The insurer correctly took the position that all of the former officer’s legal expenses had to be indemnified as a matter of applicable California and Delaware corporate law, as well as the California labor code and the by-laws of W Company. Although the officer also took that position, she simply asserted in mediation that she did not care who paid her legal expenses, i.e. any combination of the insurer and the corporations would do! Essentially, the corporations effectively dropped their counterclaims shortly after the mediation commenced and offered to pay the $180K in severance benefits. The battle then devolved into one over which party would bear the officer’s legal expenses, which were approaching $500K and of which the insurer had already advanced about $150K.
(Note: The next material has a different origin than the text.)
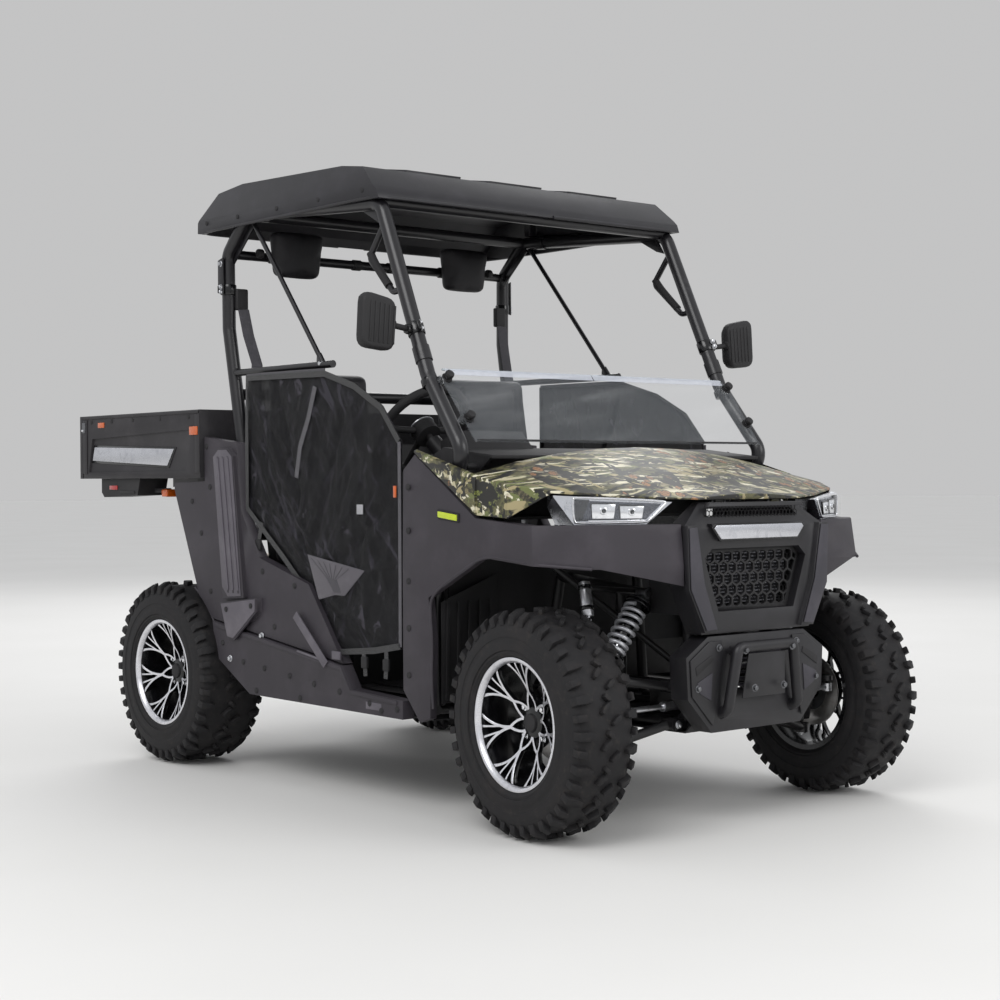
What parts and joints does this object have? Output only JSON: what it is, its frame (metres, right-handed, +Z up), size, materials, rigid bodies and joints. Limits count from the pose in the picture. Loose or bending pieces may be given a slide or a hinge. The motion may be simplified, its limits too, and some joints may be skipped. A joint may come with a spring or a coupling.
{
  "type": "side by side utility vehicle",
  "caption": "Off-road side by side vehicle with tube cage, hard roof, side nets, tilting cargo bed, drop tailgate, opening lid and steered wheels.",
  "frame": {"origin": "on the ground under the middle of the whole vehicle", "axes": "+Z up, nose towards -Y, the vehicle's right side at -X"},
  "size_m": [1.692, 2.9098, 2.019],
  "materials": {
    "frame_paint": "satin black",
    "cage_paint": "satin black",
    "black_plastic": "fine grain",
    "grip_plastic": "soft grip",
    "roof_plastic": "fine grain",
    "grey_plastic": "moulded charcoal grey",
    "hood_plastic": "mottled foliage greens and browns",
    "engine_metal": "dark cast metal",
    "exhaust_steel": "dull steel",
    "spring_steel": "bright steel",
    "radiator_metal": "black finned core",
    "rim_alloy": "machined faces with black pockets",
    "tyre": "rubber",
    "lamp_silver": "clear lens over bright reflectors",
    "lamp_red": "red lens",
    "clear_screen": "clear hard plastic",
    "seat_cover": "black cover",
    "net_fabric": "black mesh"
  },
  "bodies": {
    "chassis": {"main_rails": "frame_paint", "chassis_frame": "frame_paint", "hitch_receiver": "frame_paint", "skid_plate": "black_plastic", "floor_tub": "black_plastic", "seat_base": "black_plastic", "engine": "engine_metal", "drive_line": "engine_metal", "exhaust": "exhaust_steel", "front_arms": "frame_paint", "front_shocks": "spring_steel", "rear_arms": "frame_paint", "rear_shocks": "spring_steel", "steering_rack": "engine_metal", "steering_column": "frame_paint", "front_fenders": "grey_plastic", "rockers": "grey_plastic", "rear_side_panels": "grey_plastic", "fascia": "black_plastic", "grille": "black_plastic", "radiator": "radiator_metal", "bumper": "black_plastic", "headlights": "lamp_silver", "dashboard": "black_plastic", "windscreen": "clear_screen", "roll_cage": "cage_paint", "roof": "roof_plastic", "mirrors": "black_plastic", "headrests": "seat_cover", "seats": "seat_cover", "side_nets": "net_fabric"},
    "hood": {"hood": "hood_plastic"},
    "steering_wheel": {"steering_wheel": "grip_plastic"},
    "rack": {"tie_rods": "spring_steel"},
    "knuckle_right": {"knuckle_right": "engine_metal"},
    "knuckle_left": {"knuckle_left": "engine_metal"},
    "wheel_front_right": {"tyre_front_right": "tyre", "rim_front_right": "rim_alloy"},
    "wheel_front_left": {"tyre_front_left": "tyre", "rim_front_left": "rim_alloy"},
    "wheel_rear_right": {"tyre_rear_right": "tyre", "rim_rear_right": "rim_alloy"},
    "wheel_rear_left": {"tyre_rear_left": "tyre", "rim_rear_left": "rim_alloy"},
    "bed": {"cargo_bed": "grey_plastic", "tail_lamps": "lamp_red"},
    "tailgate": {"tailgate": "grey_plastic"}
  },
  "joints": [
    {"name": "steer_right", "type": "hinge", "parent": "chassis", "child": "knuckle_right", "pos_m": [-0.505, -1.12267, 0.322], "axis": [0, 0, 1], "range_deg": [-25.9, 34.1]},
    {"name": "steer_left", "type": "hinge", "parent": "chassis", "child": "knuckle_left", "pos_m": [0.505, -1.12267, 0.322], "axis": [0, 0, 1], "range_deg": [-25.9, 34.1]},
    {"name": "rack_slide", "type": "slide", "parent": "chassis", "child": "rack", "axis": [1, 0, 0], "range_m": [-0.05, 0.0658]},
    {"name": "steering_wheel_turn", "type": "hinge", "parent": "chassis", "child": "steering_wheel", "pos_m": [-0.365, -0.28467, 1.165], "axis": [0, 0.788, 0.6157], "range_deg": [-235, 309]},
    {"name": "spin_front_right", "type": "hinge", "parent": "knuckle_right", "child": "wheel_front_right", "pos_m": [-0.60075, -1.11581, 0.322], "axis": [0.9974, -0.0715, 0], "continuous": true},
    {"name": "spin_front_left", "type": "hinge", "parent": "knuckle_left", "child": "wheel_front_left", "pos_m": [0.60075, -1.12953, 0.322], "axis": [0.9974, -0.0715, 0], "continuous": true},
    {"name": "spin_rear_right", "type": "hinge", "parent": "chassis", "child": "wheel_rear_right", "pos_m": [-0.604, 0.78933, 0.322], "axis": [1, 0, 0], "continuous": true},
    {"name": "spin_rear_left", "type": "hinge", "parent": "chassis", "child": "wheel_rear_left", "pos_m": [0.604, 0.78933, 0.322], "axis": [1, 0, 0], "continuous": true},
    {"name": "hood_hinge", "type": "hinge", "parent": "chassis", "child": "hood", "pos_m": [0, -1.34467, 0.936], "axis": [1, 0, 0], "range_deg": [0, 50]},
    {"name": "bed_tip", "type": "hinge", "parent": "chassis", "child": "bed", "pos_m": [0, 1.18733, 0.962], "axis": [-1, 0, 0], "range_deg": [0, 40]},
    {"name": "tailgate_hinge", "type": "hinge", "parent": "bed", "child": "tailgate", "pos_m": [0, 1.43333, 1.006], "axis": [-1, 0, 0], "range_deg": [0, 90]}
  ],
  "couplings": [
    {"joint": "steer_left", "follows": "steer_right", "ratio": 1},
    {"joint": "rack_slide", "follows": "steer_right", "m_per_rad": 0.11},
    {"joint": "steering_wheel_turn", "follows": "steer_right", "ratio": 9}
  ]
}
The mediator was very able and despite his urging of compromise by all parties, only the corporations and the officer’s insurer made reasonable concessions. The officer refused to even drop her claim for statutory interest on the severance amounts and her counsel refused to make any meaningful concessions off their fees.
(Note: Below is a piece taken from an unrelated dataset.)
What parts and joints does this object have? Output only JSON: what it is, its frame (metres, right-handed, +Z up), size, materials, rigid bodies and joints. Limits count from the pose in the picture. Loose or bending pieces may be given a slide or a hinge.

While there was no patent evidence of collusion, the officer was content to simply let the battle be one between her insurers and the corporations. At one point, the general counsel to K Company asked me how the officer got this insurance. I answered immediately and honestly that K, as successor to W Company, bought it for her! When I asked her privately how did she know to give notice to the broker and her Side A insurer when she was no longer with the company, she smugly replied that she was there when the insurance was purchased for the benefit of her and all W officers and directors.
An entity vs. insured person exclusion would have removed this dispute from coverage. Although the absence of the exclusion proved immensely helpful to the officer, there was no legitimate reason not to have it on the policy. The arbitration was at its very core a claim for severance benefits brought by the insured herself and should not have been covered for that reason. The counterclaim proved to be serendipitous for her as it opened a door to coverage, much to the regret of both insurer and her former employer.
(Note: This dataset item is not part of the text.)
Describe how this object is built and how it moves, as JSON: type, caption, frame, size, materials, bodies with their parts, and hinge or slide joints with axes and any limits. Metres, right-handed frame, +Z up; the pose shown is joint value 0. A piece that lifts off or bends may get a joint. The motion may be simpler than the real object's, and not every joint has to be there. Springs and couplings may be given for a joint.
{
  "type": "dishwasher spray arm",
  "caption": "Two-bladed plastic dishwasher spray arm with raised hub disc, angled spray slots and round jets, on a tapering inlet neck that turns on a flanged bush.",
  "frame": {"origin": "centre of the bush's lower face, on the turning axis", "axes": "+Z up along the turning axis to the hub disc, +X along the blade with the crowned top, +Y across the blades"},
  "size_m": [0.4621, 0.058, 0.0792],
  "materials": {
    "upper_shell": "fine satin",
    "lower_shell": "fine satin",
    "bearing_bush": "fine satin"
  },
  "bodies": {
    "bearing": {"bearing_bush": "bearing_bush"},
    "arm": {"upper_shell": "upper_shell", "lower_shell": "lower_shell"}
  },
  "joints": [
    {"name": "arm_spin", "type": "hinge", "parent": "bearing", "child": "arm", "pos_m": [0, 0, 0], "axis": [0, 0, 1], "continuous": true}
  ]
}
While I appreciate the view that the policy responded just as it should, and the corporation’s desire for balance sheet protection is not part of the equation in Side A Only DIC coverage, I share this as a cautionary tale as these coverages continue to evolve and become more commonplace. In my view, an entity vs. insured exclusion would have leveled the playing field.
I would love to hear your thoughts.

Comments (1)
Read through and enter the discussion by using the form at the endDonna Ferrara, Esq. - March 11, 2011 11:23 AM
Adding the exclusion suggested removes one of the primary reasons for purchasing Side A Only coverage. Directors, especially independent directors, fear that the company will come after them for real or alleged misconduct. This might be in bankruptcy, where the trustee stands in place of the corporation. It might be an action brought by a new board against an ousted one.
I faced a case similar to this one some years ago, in which the company was compelled to pay the fees of an obnoxious ex-CEO. in vitriolic litigation. While I feel your pain, I have no sympathy for the carrier in this case.
The issue is simple: the carrier wrote the risk. It could have included the provision you suggest, but it did not. The underwriter would probably use that hoary old term "adverse selection" - that is, if it did not include the coverage, no one would buy it.
So what? "If you can't do the time...." don't take the premium.
Carriers will decline coverage for notice being a day late or for hyper-technical interpretations of the policy. In this case, the coverage worked exactly as written.
As a practical matter, the carrier might have been able to cut its losses by offering to pay the $180,000 before the case got out of hand. Yes, I know, the salary claim wasn't covered, but money is money. That proactive step might have stopped the train long before the crash. It might not have even implicated the reinsurance.
Litigants who have to try their case are far more intransigent than they were on the courthouse steps, so to speak.. It seems from your description that both the insured and the corporation let their emotions (in the guise of legal justification) rule their actions, taking a "millions for defense" attitude.
Maybe the carrier could have been a moderating force. It is worth thinking about.